## [Problem]
In full and without alteration, repeat the material.
--- BEGIN ---
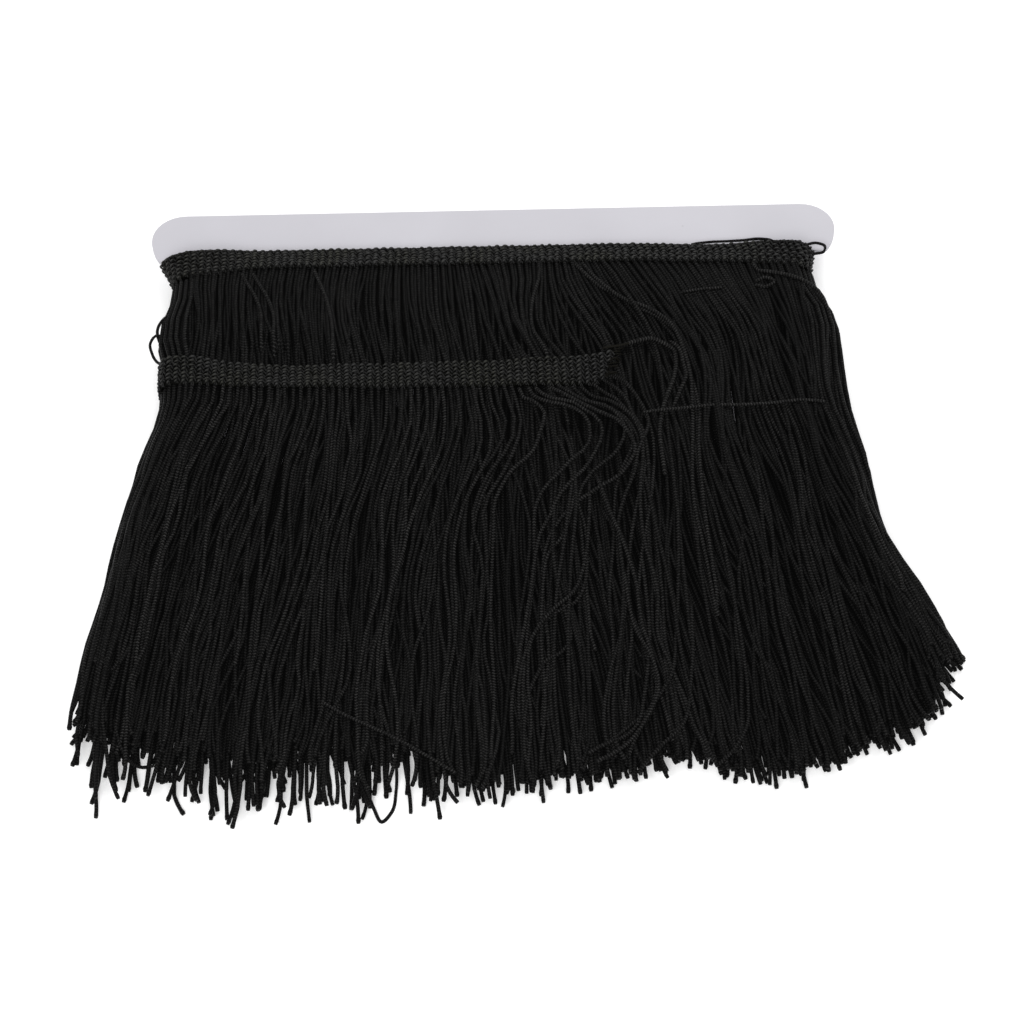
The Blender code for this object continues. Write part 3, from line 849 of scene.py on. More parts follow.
# %% Courses of the two headings
HEADING_WIDTH = 13.5
NECK = 134.5
TURNS = 7
INNER = 1.9  # from the card's middle to the innermost turn
STACK = {"front": 9.4, "end": 8.8, "back": 9.2, "front_upper": 3.4}  # height of all turns together
BEND_X = 134.0
CARD_MIDDLE = (CARD_UNDER + CARD_TOP) / 2
TURN_X, BACK_END = -132.2, 131.0  # where the last turn comes round the edge, and where its back part ends
END_COURSE = (  # x, down
    (TURN_X, 86.0), (-124, 87.0), (-112, 88.4), (-100, 89.2), (-85, 89.9), (-72, 90.0), (-41, 90.0),
    (-5, 89.9), (15, 90.0), (29, 90.0), (41, 88.9), (51, 87.8),
)
BACK_COURSE = ((TURN_X, 86.0), (BACK_END, 31.0))
END_LOW = 27.5  # its underside where it comes over the bend
END_THICK = 1.5
BACK_LIES = 2.6  # its stitches keep the band this far off the table
TURN_RADIUS = (END_LOW - BACK_LIES) / 2


def wound_top(x):
    """Distance down to the wound heading's upper edge: it slips down towards both ends."""
    left = 2.6 * np.clip((-x - 98.0) / 46.0, 0, 1) ** 2.2
    right = 1.3 * ease((x - 55.0) / 45.0) + 2.6 * np.clip((x - 114.0) / 32.0, 0, 1) ** 1.8
    return 21.3 + left + right


def wound_section(facing):
    """Width of the stack of turns, and how far its upper and lower edges stand off the card."""
    front, rear = np.maximum(facing, 0), np.maximum(-facing, 0)
    lower = STACK["end"] + front * (STACK["front"] - STACK["end"]) + rear * (STACK["back"] - STACK["end"])
    upper = lower + front * (STACK["front_upper"] - STACK["front"])
    side = 1 - np.abs(facing)
    upper, lower = upper + 1.3 * side, lower - 1.0 * side
    return np.sqrt(HEADING_WIDTH**2 - (lower - upper) ** 2), upper, lower


def back_middle(x):
    (x0, down0), (x1, down1) = BACK_COURSE
    return down0 + (down1 - down0) * (x - x0) / (x1 - x0)


print("wound heading:", TURNS, "turns; last turn ends at x", END_COURSE[-1][0], "mm")

# %% [markdown]
# ## The strands underneath
#
# The whole thing lies on its back strands, so those are laid first, from the table up: first the last
# turn's, which leave its slanting heading, then the wound turns' from the outermost to the innermost.
# Nobody sees most of them, but they hold the card up and they show at the tips.

# %% What changes from turn to turn
PHASES = (0.0, 0.333, 0.667, 0.167, 0.5, 0.833, 0.4)  # where each turn's first strand comes
TURN_PAINTED_SHADE = (0.6, 0.6, 0.65, 0.7, 0.75, 0.8, 0.82)  # the inner turns are painted darker, as painted shade deep in the heap
TURN_PRESS = (1.4, 1.4, 1.4, 1.3, 0.9, 0.6, 0.5)  # room that a strand takes up, innermost turn first
CALM_TURNS = 3  # the innermost turns lie flat and even on the card
CALM = (0.04, (0.15, 80.0, 150.0), (12.0, 0.0))  # wander, shared ripples and bunches of a comb
BACK_HABITS = (1.4, (2.0, 45.0, 120.0), (13.0, 0.3))
FRONT_HABITS = (1.4, (1.6, 40.0, 100.0), (12.0, 0.3))
EARLY_SHARE = 0.16


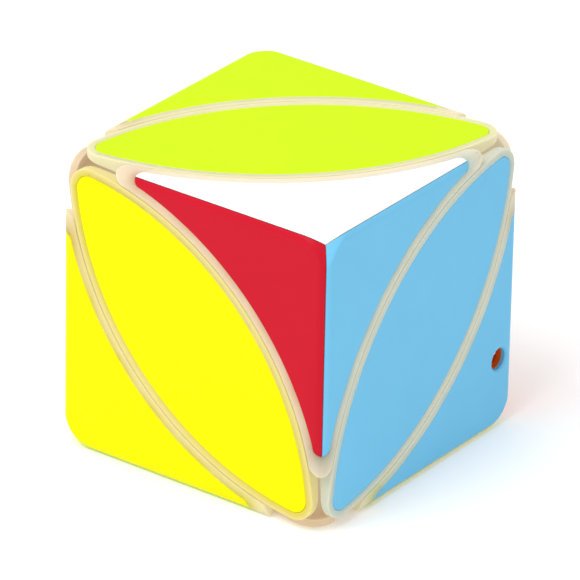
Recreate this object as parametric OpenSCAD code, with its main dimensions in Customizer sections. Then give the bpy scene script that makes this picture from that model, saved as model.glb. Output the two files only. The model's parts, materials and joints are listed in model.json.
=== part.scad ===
// Leaf-cut twisty cube: four turning corners, six leaf pieces, a ball core.
// Every piece is its own solid. Units are millimetres, +Z is up.
// The cube stands on its bottom face, centred on the Z axis.

/* [Overall size] */
// Edge length of the cube
cube_size = 55; // [40:1:75]
// Radius along the edges of the cube
edge_round = 2.0; // [1.5:0.1:3]
// How far back from a turning corner its blunted tip begins
tip_blunt = 6.0; // [4:0.5:8]

/* [Leaf cut] */
// How far short of the free corners the round cut passes
cut_inset = 1.4; // [1:0.1:2.5]
// Gap between neighbouring pieces
piece_gap = 0.30; // [0.2:0.05:0.5]
// Distance from a turning corner to where its arms start to round off
arm_straight = 41.7; // [40:0.1:43]

/* [Tiles and rims] */
// Thickness of the coloured tiles
tile_t = 1.0; // [0.8:0.05:1.1]
// Clearance around a tile in its recess
tile_clear = 0.08; // [0.03:0.01:0.15]
// Width of the rim around a leaf tile
leaf_rim = 1.35; // [1:0.05:2]
// Tip radius of a leaf tile
leaf_tip_r = 2.7; // [2:0.1:4]
// Width of the rim beside a corner tile
corner_rim = 1.6; // [1:0.05:2.2]
// How far short of its arms a corner's tiles start to round off
tile_set = 3.4; // [2:0.1:5]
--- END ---
## [Correct result]
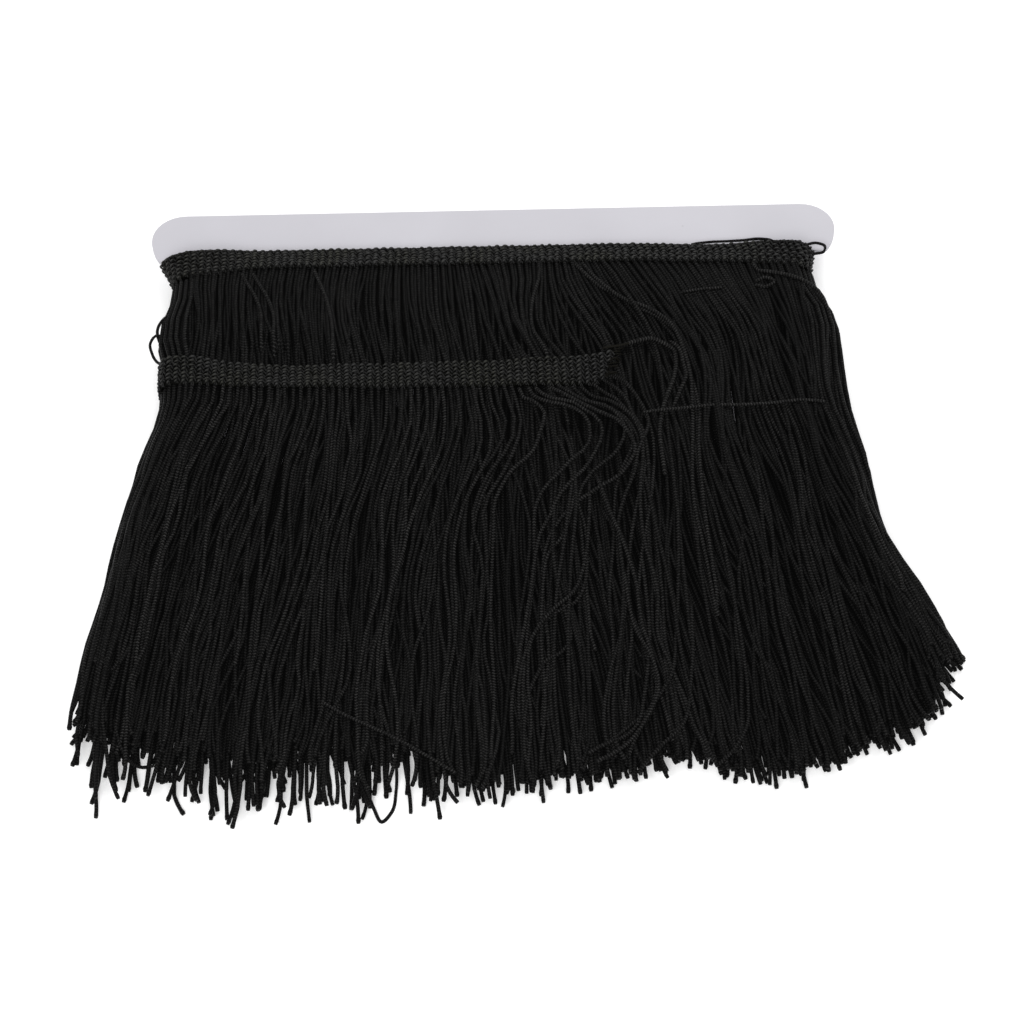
The Blender code for this object continues. Write part 3, from line 849 of scene.py on. More parts follow.
# %% Courses of the two headings
HEADING_WIDTH = 13.5
NECK = 134.5
TURNS = 7
INNER = 1.9  # from the card's middle to the innermost turn
STACK = {"front": 9.4, "end": 8.8, "back": 9.2, "front_upper": 3.4}  # height of all turns together
BEND_X = 134.0
CARD_MIDDLE = (CARD_UNDER + CARD_TOP) / 2
TURN_X, BACK_END = -132.2, 131.0  # where the last turn comes round the edge, and where its back part ends
END_COURSE = (  # x, down
    (TURN_X, 86.0), (-124, 87.0), (-112, 88.4), (-100, 89.2), (-85, 89.9), (-72, 90.0), (-41, 90.0),
    (-5, 89.9), (15, 90.0), (29, 90.0), (41, 88.9), (51, 87.8),
)
BACK_COURSE = ((TURN_X, 86.0), (BACK_END, 31.0))
END_LOW = 27.5  # its underside where it comes over the bend
END_THICK = 1.5
BACK_LIES = 2.6  # its stitches keep the band this far off the table
TURN_RADIUS = (END_LOW - BACK_LIES) / 2


def wound_top(x):
    """Distance down to the wound heading's upper edge: it slips down towards both ends."""
    left = 2.6 * np.clip((-x - 98.0) / 46.0, 0, 1) ** 2.2
    right = 1.3 * ease((x - 55.0) / 45.0) + 2.6 * np.clip((x - 114.0) / 32.0, 0, 1) ** 1.8
    return 21.3 + left + right


def wound_section(facing):
    """Width of the stack of turns, and how far its upper and lower edges stand off the card."""
    front, rear = np.maximum(facing, 0), np.maximum(-facing, 0)
    lower = STACK["end"] + front * (STACK["front"] - STACK["end"]) + rear * (STACK["back"] - STACK["end"])
    upper = lower + front * (STACK["front_upper"] - STACK["front"])
    side = 1 - np.abs(facing)
    upper, lower = upper + 1.3 * side, lower - 1.0 * side
    return np.sqrt(HEADING_WIDTH**2 - (lower - upper) ** 2), upper, lower


def back_middle(x):
    (x0, down0), (x1, down1) = BACK_COURSE
    return down0 + (down1 - down0) * (x - x0) / (x1 - x0)


print("wound heading:", TURNS, "turns; last turn ends at x", END_COURSE[-1][0], "mm")

# %% [markdown]
# ## The strands underneath
#
# The whole thing lies on its back strands, so those are laid first, from the table up: first the last
# turn's, which leave its slanting heading, then the wound turns' from the outermost to the innermost.
# Nobody sees most of them, but they hold the card up and they show at the tips.

# %% What changes from turn to turn
PHASES = (0.0, 0.333, 0.667, 0.167, 0.5, 0.833, 0.4)  # where each turn's first strand comes
TURN_PAINTED_SHADE = (0.6, 0.6, 0.65, 0.7, 0.75, 0.8, 0.82)  # the inner turns are painted darker, as painted shade deep in the heap
TURN_PRESS = (1.4, 1.4, 1.4, 1.3, 0.9, 0.6, 0.5)  # room that a strand takes up, innermost turn first
CALM_TURNS = 3  # the innermost turns lie flat and even on the card
CALM = (0.04, (0.15, 80.0, 150.0), (12.0, 0.0))  # wander, shared ripples and bunches of a comb
BACK_HABITS = (1.4, (2.0, 45.0, 120.0), (13.0, 0.3))
FRONT_HABITS = (1.4, (1.6, 40.0, 100.0), (12.0, 0.3))
EARLY_SHARE = 0.16


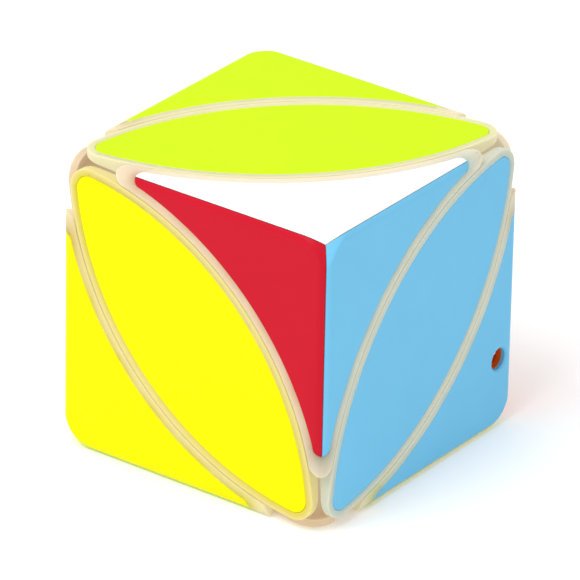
Recreate this object as parametric OpenSCAD code, with its main dimensions in Customizer sections. Then give the bpy scene script that makes this picture from that model, saved as model.glb. Output the two files only. The model's parts, materials and joints are listed in model.json.
=== part.scad ===
// Leaf-cut twisty cube: four turning corners, six leaf pieces, a ball core.
// Every piece is its own solid. Units are millimetres, +Z is up.
// The cube stands on its bottom face, centred on the Z axis.

/* [Overall size] */
// Edge length of the cube
cube_size = 55; // [40:1:75]
// Radius along the edges of the cube
edge_round = 2.0; // [1.5:0.1:3]
// How far back from a turning corner its blunted tip begins
tip_blunt = 6.0; // [4:0.5:8]

/* [Leaf cut] */
// How far short of the free corners the round cut passes
cut_inset = 1.4; // [1:0.1:2.5]
// Gap between neighbouring pieces
piece_gap = 0.30; // [0.2:0.05:0.5]
// Distance from a turning corner to where its arms start to round off
arm_straight = 41.7; // [40:0.1:43]

/* [Tiles and rims] */
// Thickness of the coloured tiles
tile_t = 1.0; // [0.8:0.05:1.1]
// Clearance around a tile in its recess
tile_clear = 0.08; // [0.03:0.01:0.15]
// Width of the rim around a leaf tile
leaf_rim = 1.35; // [1:0.05:2]
// Tip radius of a leaf tile
leaf_tip_r = 2.7; // [2:0.1:4]
// Width of the rim beside a corner tile
corner_rim = 1.6; // [1:0.05:2.2]
// How far short of its arms a corner's tiles start to round off
tile_set = 3.4; // [2:0.1:5]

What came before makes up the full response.